Southern blot analysis of the PCR products depict the presence of short α1(IX) transcript (α1(IX)S) (A) and the absence of long α1(IX) transcript (α1(IX)L) (B). The RNA samples from the wound healing alveolar bone tissue were harvested immediately after tooth extraction (0) and at days 4 (4) and 7 (7) of healing periods. The RNA sample from adult rat tibia (T) was also used. When the root of a tooth (t) is removed from the alveolar bone (C), a sequential wound healing process is activated. During day 4 of the healing period, the granulation tissue gives rise to a preliminary matrix (*) as an extension from the residual alveolar bone (D, ab). The preliminary matrix is further organized to form trabecular bone in the extraction socket at day 7 after extraction (E, arrows).

Figure 3.

A: A day 4 postextraction socket showed the new trabecular bone (tb) that was formed after the preliminary matrix. B: In situ hybridization showed that cells synthesizing α1(IX) collagen mRNA (arrows) formed a cluster near the alveolar bone and appeared to associate with relatively unorganized preliminary matrix (*) (×80, hematoxylin counterstaining with a blue filter during microphotography).

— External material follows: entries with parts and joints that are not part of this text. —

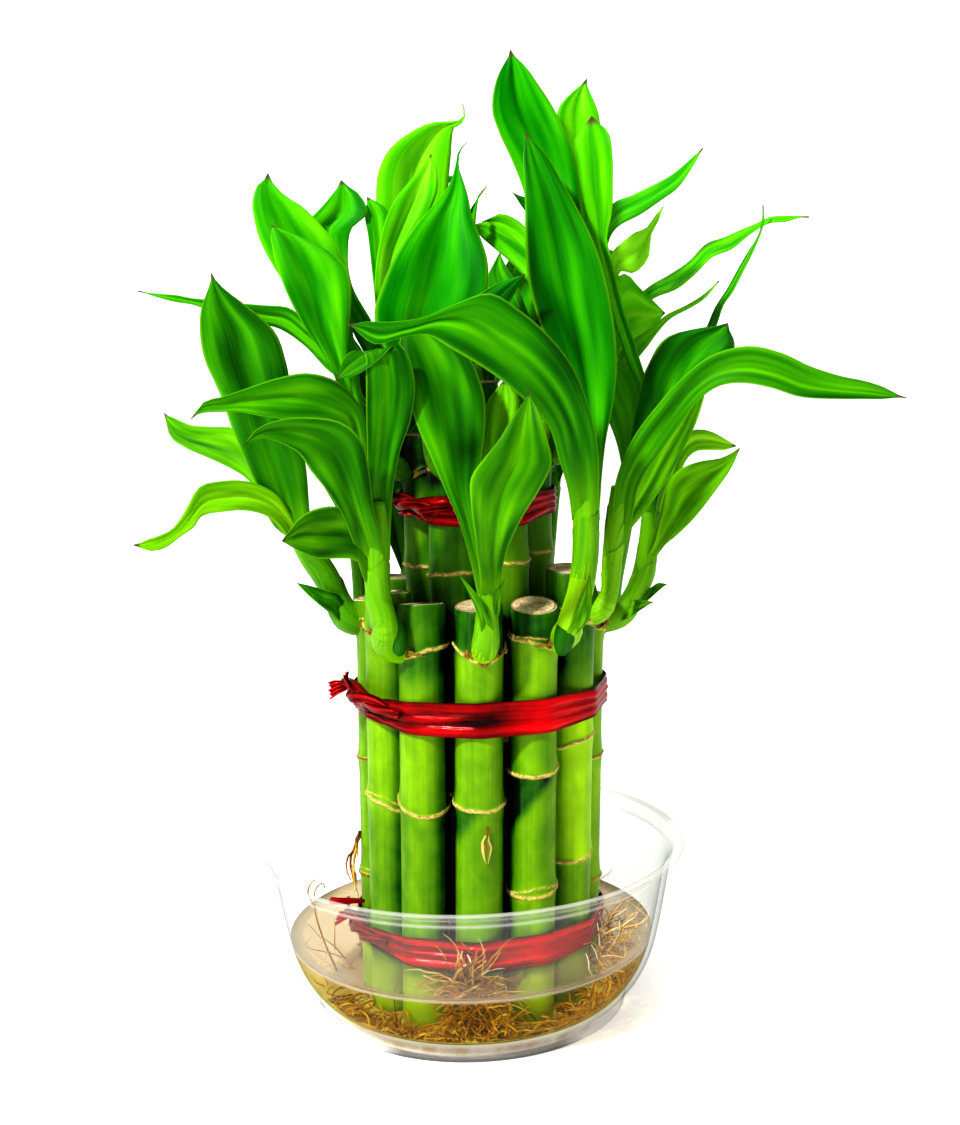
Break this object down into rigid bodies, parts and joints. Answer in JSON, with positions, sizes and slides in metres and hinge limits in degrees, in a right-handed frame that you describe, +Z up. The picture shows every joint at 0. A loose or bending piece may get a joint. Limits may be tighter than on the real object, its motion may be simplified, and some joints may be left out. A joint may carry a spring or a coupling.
{
  "type": "lucky bamboo",
  "caption": "Two-tier bundle of lucky bamboo canes with leafy green shoots, tied with red foil ribbon and standing in water in a clear round bowl.",
  "frame": {"origin": "middle of the bowl's foot, on the surface it stands on", "axes": "+Z up, -Y towards the viewer of the picture, +X to the viewer's right"},
  "size_m": [0.1701, 0.1463, 0.2268],
  "materials": {
    "clear_plastic": "clear, glossy",
    "water": "slightly brown water",
    "red_foil": "shiny creased foil",
    "cane": "smooth waxy green skin with tan rings",
    "leaf": "waxy leaf with lengthwise veins",
    "root": "fibrous"
  },
  "bodies": {
    "root": {"bowl": "clear_plastic", "water": "water", "roots_front": "root", "roots_right": "root", "roots_left": "root", "roots_aerial": "root", "ribbon_lower": "red_foil", "ribbon_middle": "red_foil", "ribbon_upper": "red_foil", "cane_outer_01": "cane", "cane_outer_02": "cane", "cane_outer_03": "cane", "cane_outer_04": "cane", "cane_outer_05": "cane", "cane_outer_06": "cane", "cane_outer_07": "cane", "cane_outer_08": "cane", "cane_outer_09": "cane", "cane_outer_10": "cane", "cane_outer_11": "cane", "cane_outer_12": "cane", "cane_inner_1": "cane", "cane_inner_2": "cane", "cane_inner_3": "cane", "cane_inner_4": "cane", "cane_inner_5": "cane", "cane_inner_6": "cane", "cane_centre": "cane", "shoot_outer_01": "leaf", "shoot_outer_02": "leaf", "shoot_outer_03": "leaf", "shoot_outer_04": "leaf", "shoot_outer_05": "leaf", "shoot_outer_06": "leaf", "shoot_outer_07": "leaf", "shoot_outer_08": "leaf", "shoot_outer_09": "leaf", "shoot_outer_10": "leaf", "shoot_outer_11": "leaf", "shoot_outer_12": "leaf", "shoot_inner_1": "leaf", "shoot_inner_2": "leaf", "shoot_inner_3": "leaf", "shoot_inner_4": "leaf", "shoot_inner_5": "leaf", "shoot_inner_6": "leaf", "shoot_centre": "leaf"}
  },
  "joints": []
}
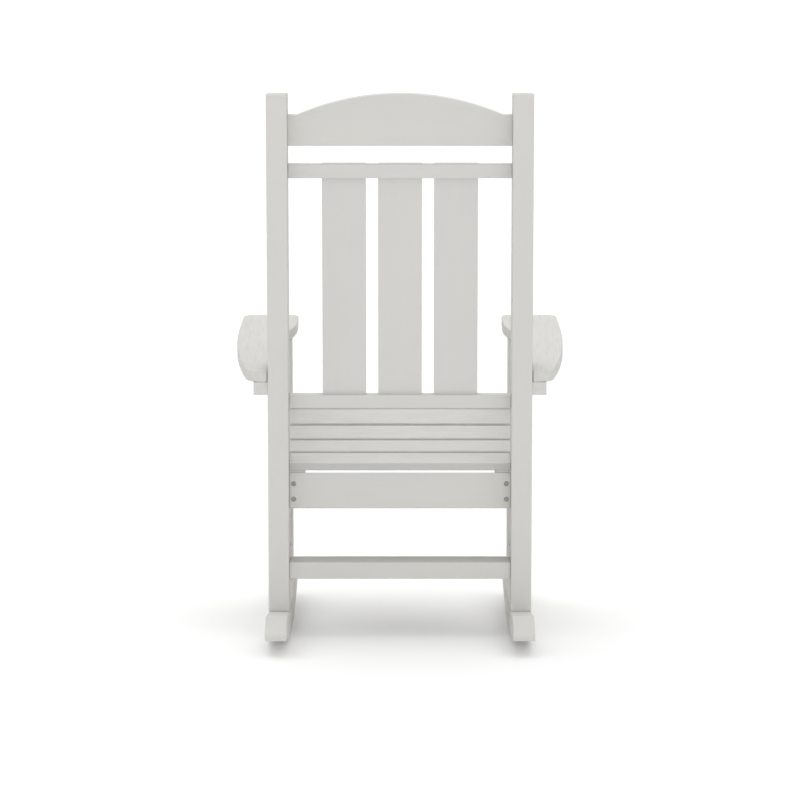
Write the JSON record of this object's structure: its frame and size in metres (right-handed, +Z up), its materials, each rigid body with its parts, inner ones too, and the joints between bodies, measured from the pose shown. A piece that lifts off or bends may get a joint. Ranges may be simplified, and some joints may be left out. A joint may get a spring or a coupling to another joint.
{
  "type": "rocking chair",
  "caption": "High-backed outdoor rocking chair built of flat boards, with an arched crest rail, vertical back slats, a slatted scooped seat, wide curved arms and bowed rockers.",
  "frame": {"origin": "bottom centre of the whole chair: on the floor, midway between the two sides and midway between the foremost and rearmost points", "axes": "+Z up from the floor, -Y towards the chair's front, +Y towards its back, +X towards the sitter's left"},
  "size_m": [0.6354, 0.8282, 1.0317],
  "materials": {
    "lumber": "matt warm grey-white recycled plastic lumber, embossed with a fine wood grain",
    "screw_steel": "stainless steel, bare"
  },
  "bodies": {
    "root": {"arm_block_left": "lumber", "arm_block_right": "lumber", "arm_block_screws": "screw_steel", "arm_left": "lumber", "arm_right": "lumber", "arm_screws": "screw_steel", "back_post_left": "lumber", "back_post_right": "lumber", "back_slat_centre": "lumber", "back_slat_left": "lumber", "back_slat_right": "lumber", "back_slat_screws": "screw_steel", "cleat_screws": "screw_steel", "crest_rail": "lumber", "front_apron": "lumber", "front_apron_screws": "screw_steel", "front_leg_left": "lumber", "front_leg_right": "lumber", "leg_toe_screws": "screw_steel", "lower_back_rail": "lumber", "post_screws": "screw_steel", "rear_apron": "lumber", "rear_apron_screws": "screw_steel", "rear_stretcher": "lumber", "rocker_left": "lumber", "rocker_right": "lumber", "rocker_screws": "screw_steel", "seat_cleat_left": "lumber", "seat_cleat_right": "lumber", "seat_nosing": "lumber", "seat_rail_left": "lumber", "seat_rail_right": "lumber", "seat_rail_screws": "screw_steel", "seat_slat_first": "lumber", "seat_slat_rear": "lumber", "seat_slat_screws": "screw_steel", "seat_slat_second": "lumber", "seat_slat_third": "lumber", "upper_back_rail": "lumber"}
  },
  "joints": []
}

C: Immunohistology showed that the preliminary matrix (*) contained the type IX collagen epitope. The distribution of the type IX collagen was indicative of a pattern of trabecular bone (×100, hematoxylin counterstaining).

Figure 4.

A: The inactivation of the α1(IX) collagen gene alleles was achieved by inserting a neo gene in exon 8, which is located downstream of the alternative promoter. B: Wild-type mice (+/+) carried the 3.5-kb EcoRI restriction fragment of genomic DNA containing normal exon 8, whereas the neo gene homologous recombination resulted in the 3.0-kb EcoRI restriction fragment, which was seen in heterozygous (+/−) and homozygous (−/−) mutant mice. C: As compared to wild-type mice (+/+), homozygous Col9a1-null mice (−/−) exhibited no skeletal abnormalities in size and shape.

Figure 5.

A: In wild-type mice, trabecular bone (tb) pattern was established in a typical tooth extraction socket at day 7 (×40, H&E). B: At day 14, the extraction socket of wild-type mice was filled with trabecular bone (tb) (×40, H&E). C: Trabecular bone in the wild-type socket maintained the bone marrow space (×100, H&E). D: In homozygous Col9a1-null mutant mice, trabecular bone pattern was not well developed in the tooth extraction socket at day 7 (×40, H&E). E: Disorganized bone remodeling appeared in Col9a1-null mutant mice resulting in disturbed wound healing observed in an extraction socket at day 14 (×40, H&E). F: Col9a1-null mutant mice often exhibited a layer of cortical-type bone in the extraction socket, which was lined by osteoblast-like cells (arrowheads) (×100, H&E). G: Cross-section of the mandibular condyle from an adult wild type mouse, depicting the matured trabecular bone structure (×20, Alcian blue with H&E). H: Immunostaining with anti-type X collagen antibody was limited to hypertrophic cartilage zone (arrow) in the wild-type mandibular condyle. The primary spongiosa of trabecular bone was completely negative for the type X collagen immunostaining (×20). I: Mandibular condyle trabecular bone of a Col9a1-null mutant mouse was composed of unusual lamellar bones associated with unresorbed cartilage matrix stained with Alcian blue (×20, Alcian blue with H&E). J: The anti-type X collagen antibody stained not only the hypertrophic cartilage zone but also the entire area of primary spongiosa and trabecular bone (arrow, ×20).